Amy Concave is a platform game and it employs an energy bar in the shape of a heart. This is depleted in quarters if you collide with spikes or a patrolling nasty. Regrettably, the collision detection is ridiculous, particularly in relation to stationary obstacles. Completely clearing them still eats up big chunks of your heart... and if you jump into a door for which you haven't collected a key, instead of bouncing off it as you might expect, you are instantly killed! There's also a very noticeable, and quite disconcerting, "recalculation" of your lives and energy bar whenever you change room.
Dark red as a background colour is a very odd choice and, to conclude, there's no sound at all apart from a scale of notes whenever you jump and a buzz when you lose some energy.
Now that is a long list of complaints.

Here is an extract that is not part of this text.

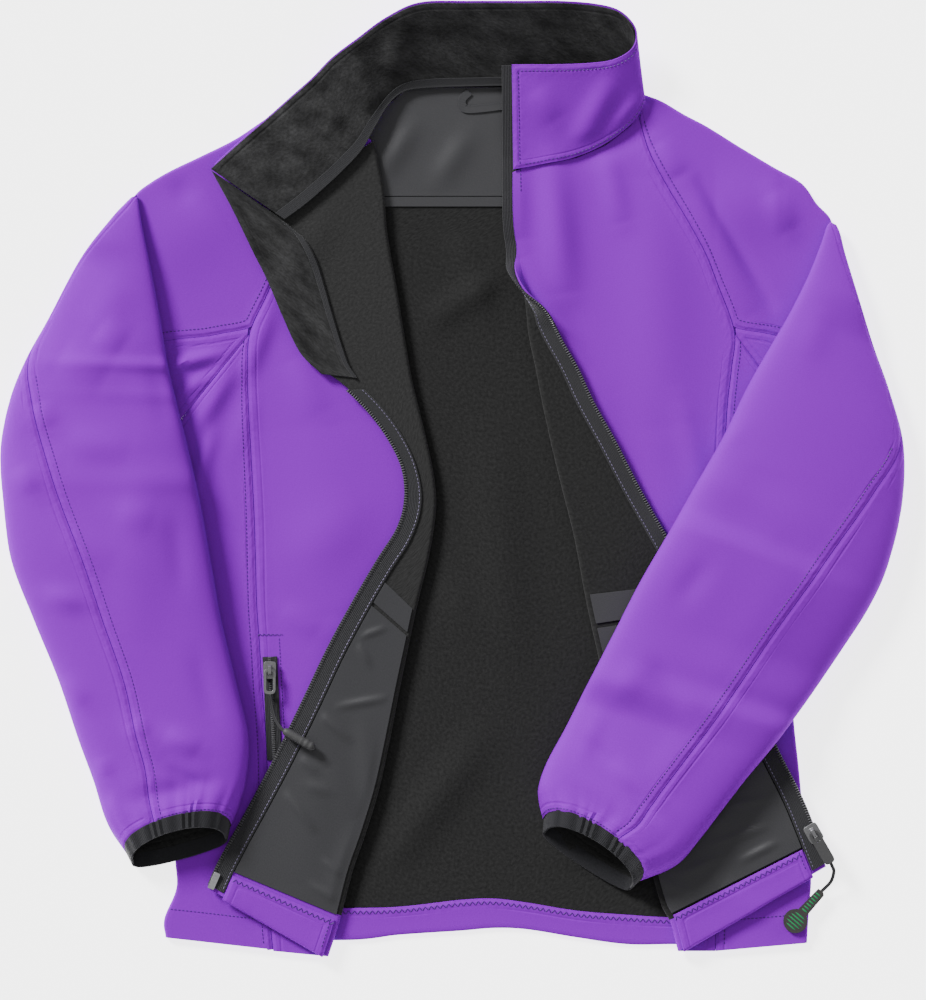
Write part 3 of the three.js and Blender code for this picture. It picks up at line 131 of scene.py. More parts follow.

Indeed, I racked my brains in the hope of finding some reason - any reason - to advise anyone to play it. Alas, I came up with none. As the game was written with an arcade adventuring tool, about the best crumb of comfort I can offer Ego-Trip is to say it might be terrible due to the limitations of this tool rather than the programming skills of its author.
Amy does react well to controls and the game itself does have a nice Opener and Game Over sequence. And, of course, I have seen a lot worse.
It's a shame that the Amstrad is being somewhat neglected at the moment but you'd have to be pretty desperate for a new game for it to even consider giving this a go.
Download it (if you must!) from Everygamegoing (http://tinyurl.com/jscewy9).
I'm sure you'll agree that either I'm getting harder to impress or this month wasn't a vintage one. But don't be disheartened (even if you are an Amstrad owner). I have it on good authority that entries are flooding in for the Amstrad CPCRetroDev competition... See you next month!